I reckon it started when, as an 18-year-old looking for a cheap way to go to college, I glanced in a Marine recruiter's front window. There, behind a desk, was a nattily dressed, bristle-haired sergeant with muscles in places of which I could only dream. Visions of spending several months in boot camp having guys like that yell at me made it easy to keep walking, all the way to the Air Force recruiter's office.

Through his window I saw a short, bespectacled, thin fellow in a sky-blue uniform with short hair, but at least it appeared he could drag a comb through it each morning.

Now that's more like it, I thought, and a few months later, off to basic training I went, all six weeks of it.
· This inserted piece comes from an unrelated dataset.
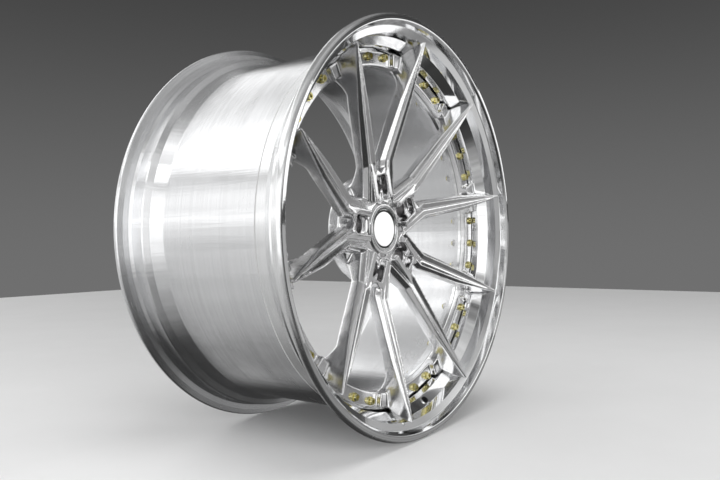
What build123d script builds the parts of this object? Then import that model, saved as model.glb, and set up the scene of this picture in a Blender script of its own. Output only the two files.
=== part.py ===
"""Three-piece forged racing wheel rim, 20 x 10J, with a ten-spoke centre.

Frame: origin at the wheel's centre, spin axis along Y, outer face towards -Y, +Z up.
Depths are measured along +Y from the plane of the front flange, and angles run
anticlockwise from +X as seen from the front.
"""

from build123d import *
from math import atan2, cos, degrees, radians, sin
import os

# ---- driving dimensions, millimetres and degrees -------------------------------------
RIM_RADIUS = 271.5
WIDTH = 275.5
BEAD_SEAT_RADIUS = 253.8
FLANGE_WIDTH = 11.0
FLANGE_ROUND = 5.4
EDGE_ROUND = 2.4
SEAT_ROUND = 2.0
WALL_ROUND = 1.2
DROP_ROUND = 8.0

PAIR_COUNT = 5
PAIR_START_ANGLE = 103.0
PAIR_PITCH = 360.0 / PAIR_COUNT
SPOKE_HALF_ANGLE = 18.4
TIP_RADIUS = 250.0
TIP_DEPTH = 6.0
KNEE_X = 90.0
KNEE_OFFSET = 20.5
KNEE_DEPTH = 50.0
LEG_START_X = 40.0
LEG_START_DEPTH = 58.0
KNEE_HALF_WIDTH = 14.5
MIDDLE_DEPTH = 27.5
MIDDLE_HALF_WIDTH = 11.2
MIDDLE_BEVEL = 4.6
MIDDLE_GROOVE = 3.0
MIDDLE_FLARE = 1.0
FOOT_RIDGE_DEPTH = 12.6
FOOT_HALF_WIDTH = 5.0
FOOT_FLARE = 9.0
FOOT_SHARE = 0.84
FOOT_BEVEL = 2.8
FOOT_GROOVE = 1.6
TIP_HALF_WIDTH = 1.3
TIP_BEVEL = 1.2
TIP_GROOVE = 0.2
LEG_BEVEL = 6.5
LEG_GROOVE = 3.8
CREST_SHARE = 0.6
CHANNEL_SHARE = 0.14
WEB_BOTTOM_DEPTH = 95.0
CROTCH_X = 76.5
CROTCH_DEPTH = 53.0

HUB_FACE_DEPTH = 64.0
HUB_FACE_RADIUS = 59.0
CAP_FACE_DEPTH = 60.0
PAD_RADIUS = 73.0
PAD_FRONT_DEPTH = 80.0
PAD_DEPTH = 100.0
PAD_POCKET_RADIUS = 55.0
PAD_POCKET_SIZE = (20.0, 26.0)
PAD_POCKET_DEPTH = 9.0
PAD_POCKET_ROUND = 4.0
BACK_START = (80.0, 76.5)
HUB_BORE_RADIUS = 33.3
HUB_BORE_LENGTH = 14.0
CAP_BORE_RADIUS = 27.5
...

It wasn't until the final 18 months or so of my four-year hitch that I again encountered Marines. After two years of copying Morse code in England, the only stateside slot available for me was utilizing my top secret security clearance to sit in a vault, making sure linguist trainees had proper ID with which to check out training materials.

In Air Force terms, I was in pretty good shape back then. I had no trouble running the required 1.5 miles in the 15 minutes allotted us boys and girls in blue, which was the only annual physical requirement we had.

In Marine terms, however, I soon learned that us flyboys weren't even in the same team picture when it came to being ready for war.

During breaks, the Marine instructors who taught the linguists shot the breeze in my vault. While I was planning where to eat dinner that night, those guys were making plans for that night's 10-mile run, followed by an hour or two pumping iron.

My weekend? Hang out at the pool until noon or so, swat a few tennis balls with a fellow flyboy and return to the pool for cold beer and hot dogs.

Their weekend? A 25-mile march through the west Texas desert, likely followed by bending framing nails with their bare hands and doing chin-ups until they puked, for all I knew.

One day, a couple of Marine instructors came in the vault and began discussing that night's Marine vs. Air Force softball game. Because I was on the Air Force team, I eavesdropped and was immediately sorry I did.

Our team's ritual before games was to meet for burgers, fries and a cold beer - an indication of how seriously we took what was supposed to be a recreational league.

The Marines, I found out, were just a bit more serious.

"What are you doing before tonight's game?" one instructor asked the other.

"I'm going for a run as soon as we get off work, then I'll probably lift until the game starts," he replied.

"Me, too," his buddy responded. "I'm not going to eat anything until after the game. After all, a hungry rat's an alert rat."

Our bellies bulging with burgers and beer, our team was promptly run-ruled by the hungry Marines, each of whom I swear tried to break our fingers during the after-game handshake on the field.

As you read this, I'm once again cowering in front of Marines, only this time it's drill sergeants at boot camp in Parris Island, S.C., as part of a program used by the Marines to give average Joes and Jills a chance to see the place and share our thoughts with those considering becoming one of the few and proud.

By now, I will have been given what was described in my itinerary as a "very vocal" welcome by the drill sergeants, and a behind-the-scenes view of how some of the bravest Americans ever born are preparing to defend our nation.

And while about the only activity in which I plan to participate is shooting the M-16s and whatever other weaponry they'll allow, I have no doubt I'm in for some mighty sore muscles.

You know, the ones that help me suck in my gut.